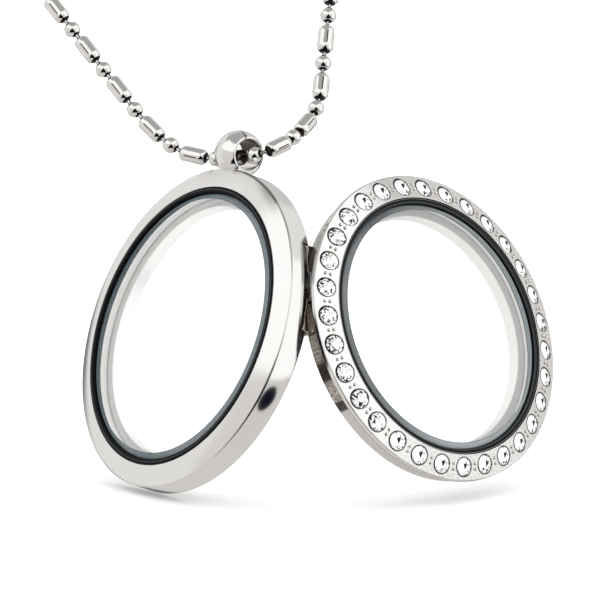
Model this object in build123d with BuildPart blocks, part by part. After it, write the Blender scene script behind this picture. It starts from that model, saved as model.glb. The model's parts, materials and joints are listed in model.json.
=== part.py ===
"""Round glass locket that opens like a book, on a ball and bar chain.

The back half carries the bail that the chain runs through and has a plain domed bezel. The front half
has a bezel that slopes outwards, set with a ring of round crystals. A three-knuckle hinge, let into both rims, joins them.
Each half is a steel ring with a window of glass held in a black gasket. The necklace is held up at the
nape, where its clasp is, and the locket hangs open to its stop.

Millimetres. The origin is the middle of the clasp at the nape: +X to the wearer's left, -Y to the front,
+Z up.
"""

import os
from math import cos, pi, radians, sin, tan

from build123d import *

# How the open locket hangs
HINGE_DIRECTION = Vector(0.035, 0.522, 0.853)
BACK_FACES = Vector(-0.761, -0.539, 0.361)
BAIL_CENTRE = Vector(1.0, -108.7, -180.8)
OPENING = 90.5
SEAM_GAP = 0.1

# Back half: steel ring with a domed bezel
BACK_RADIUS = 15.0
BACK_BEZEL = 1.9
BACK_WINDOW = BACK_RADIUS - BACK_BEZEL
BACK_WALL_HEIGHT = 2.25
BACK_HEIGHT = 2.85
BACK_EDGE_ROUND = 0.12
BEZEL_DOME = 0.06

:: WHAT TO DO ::
Reproduce every line above without error.

:: THE RESPONSE ::
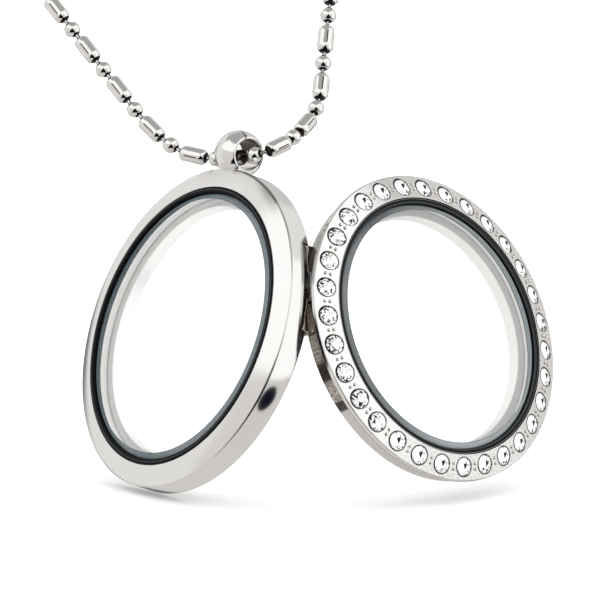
Model this object in build123d with BuildPart blocks, part by part. After it, write the Blender scene script behind this picture. It starts from that model, saved as model.glb. The model's parts, materials and joints are listed in model.json.
=== part.py ===
"""Round glass locket that opens like a book, on a ball and bar chain.

The back half carries the bail that the chain runs through and has a plain domed bezel. The front half
has a bezel that slopes outwards, set with a ring of round crystals. A three-knuckle hinge, let into both rims, joins them.
Each half is a steel ring with a window of glass held in a black gasket. The necklace is held up at the
nape, where its clasp is, and the locket hangs open to its stop.

Millimetres. The origin is the middle of the clasp at the nape: +X to the wearer's left, -Y to the front,
+Z up.
"""

import os
from math import cos, pi, radians, sin, tan

from build123d import *

# How the open locket hangs
HINGE_DIRECTION = Vector(0.035, 0.522, 0.853)
BACK_FACES = Vector(-0.761, -0.539, 0.361)
BAIL_CENTRE = Vector(1.0, -108.7, -180.8)
OPENING = 90.5
SEAM_GAP = 0.1

# Back half: steel ring with a domed bezel
BACK_RADIUS = 15.0
BACK_BEZEL = 1.9
BACK_WINDOW = BACK_RADIUS - BACK_BEZEL
BACK_WALL_HEIGHT = 2.25
BACK_HEIGHT = 2.85
BACK_EDGE_ROUND = 0.12
BEZEL_DOME = 0.06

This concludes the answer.